Rivers was responsible for reading the safety to the side of Gates and Jackson. If the safety hung inside to help on Gates, then he couldn't possibly be a factor on the throw to Jackson. Rivers did a nice job of keeping his eyes inside, attracting the safety to the middle. Rivers then took one hop and made a very quick delivery to the corner.

With the safety focused on Gates, Jackson was now one-on-one with his man defender, cornerback Corey Webster.

Webster jumped inside at the snap, allowing Jackson a clean, outside release up the field. Webster would probably tell you himself that it was bad technique. But Jackson deserves credit for making an initial hard-move inside, which got Webster to make the mistake.

Jackson then sprinted up the field with Webster in a trail position. Webster was in decent shape until Jackson made his next move, bending in toward the middle of the field. That closed the distance between the two players and forced Webster to drift inside, ever so slightly. Just as Webster took a step inside, Jackson made his speed cut to the corner. Two to three yards of separation was created.

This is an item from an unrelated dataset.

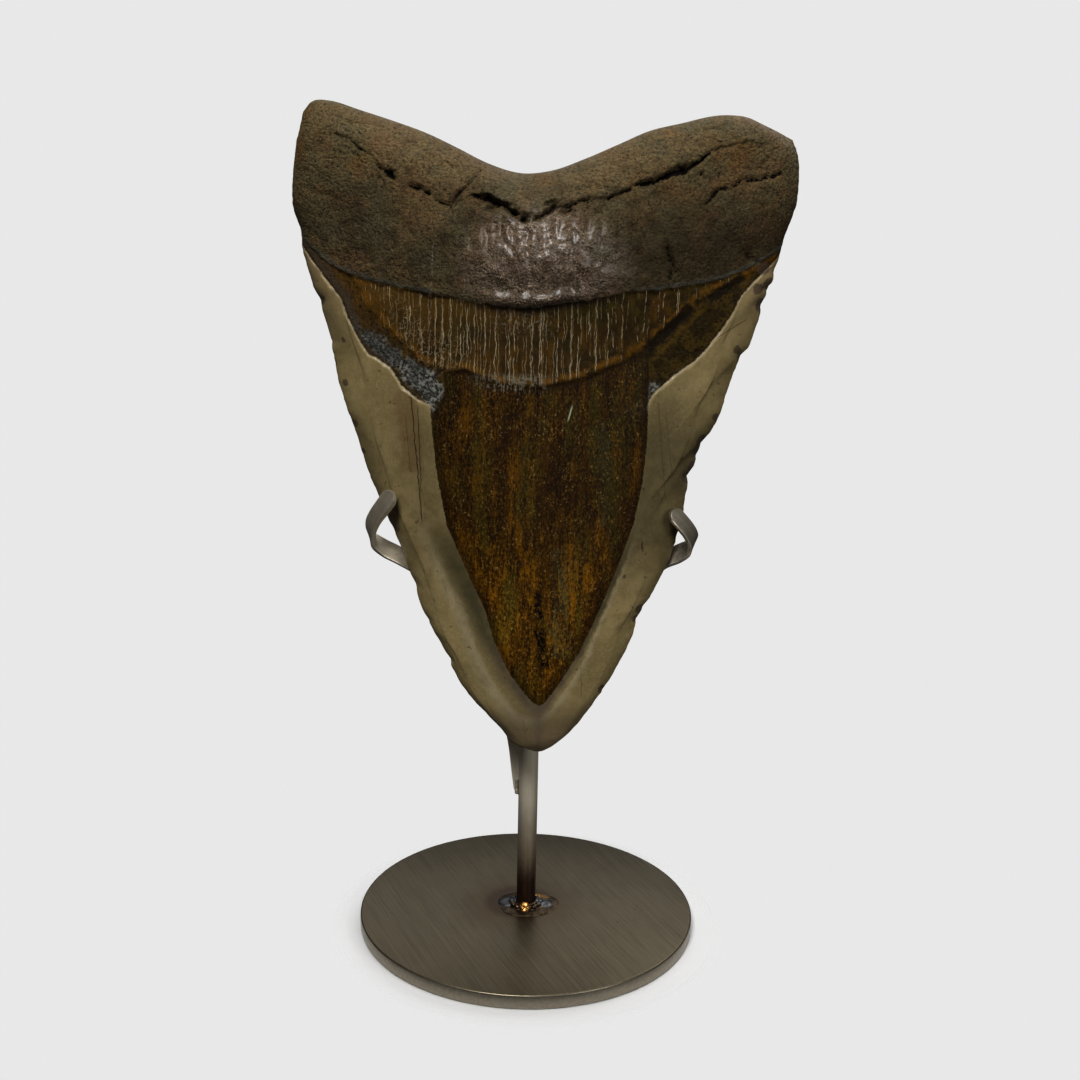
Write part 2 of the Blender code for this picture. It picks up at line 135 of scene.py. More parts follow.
FISSURE_ROW = (
    (-49.3, 120.5), (-45, 124.8), (-40.3, 126), (-33.3, 121.7), (-26.7, 117), (-22, 115), (-17.4, 113),
    (-12.6, 114.6), (-7, 112.5), (-2.4, 109.9), (4, 112.5), (12, 114.2), (20, 117.5), (28, 120.4),
    (32.8, 123.4), (39.7, 125.6), (45, 124.8), (51.3, 120.5),
)
TOP_ROW = (
    (-47.6, 131.2), (-45.8, 133.2), (-42.6, 133.5), (-36, 131.7), (-29.6, 129.8), (-23.2, 127.7),
    (-16.8, 124.9), (-10.4, 121.9), (-3.9, 120.2), (2.5, 120.9), (8.9, 123.3), (15.2, 126.1),
    (21.5, 128.9), (27.8, 130.5), (34.1, 132), (37.5, 132.2), (40.5, 131.9), (43.8, 130.6),
    (47, 129.3), (50.2, 127.8),
)
ROWS = (TIP_ROW, LEDGE_ROW, ROOT_ROW, FISSURE_ROW, TOP_ROW)
BACK_ROOT_ROW = ((-52, 109), (-40, 106.5), (-20, 103), (0, 100.5), (20, 103), (40, 106.5), (54, 109))
# Rows of fine mesh between the tip, the ledge, the root border, the fissure and the top
FINE_ROWS = (146, 36, 48, 50)
TOP_PIECE = len(FINE_ROWS) - 1
FINE_COLUMNS = 280
BACK_STEP = 2
EDGE_CROWDING = 0.55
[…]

At that point, Webster was beat and needed to make up ground. But instead of sprinting to catch up, he looked back for the football. By doing that, his body naturally slowed down, allowing Jackson to maintain the separation and make an uncontested catch in the end zone.

It's easy to be critical of Webster's coverage when you've got the privilege of replay angles, slow motion, and time. But in the heat of the moment, when the game was on the line, it would have been difficult for any cornerback to cover Jackson on that play.

Norv Turner was very complimentary of both Rivers and Jackson after the game but his most compelling comment regarded Jackson's "7" route.

"The last route is how you would teach a guy to run that route against that coverage," Turner said. "It'll be a training reel."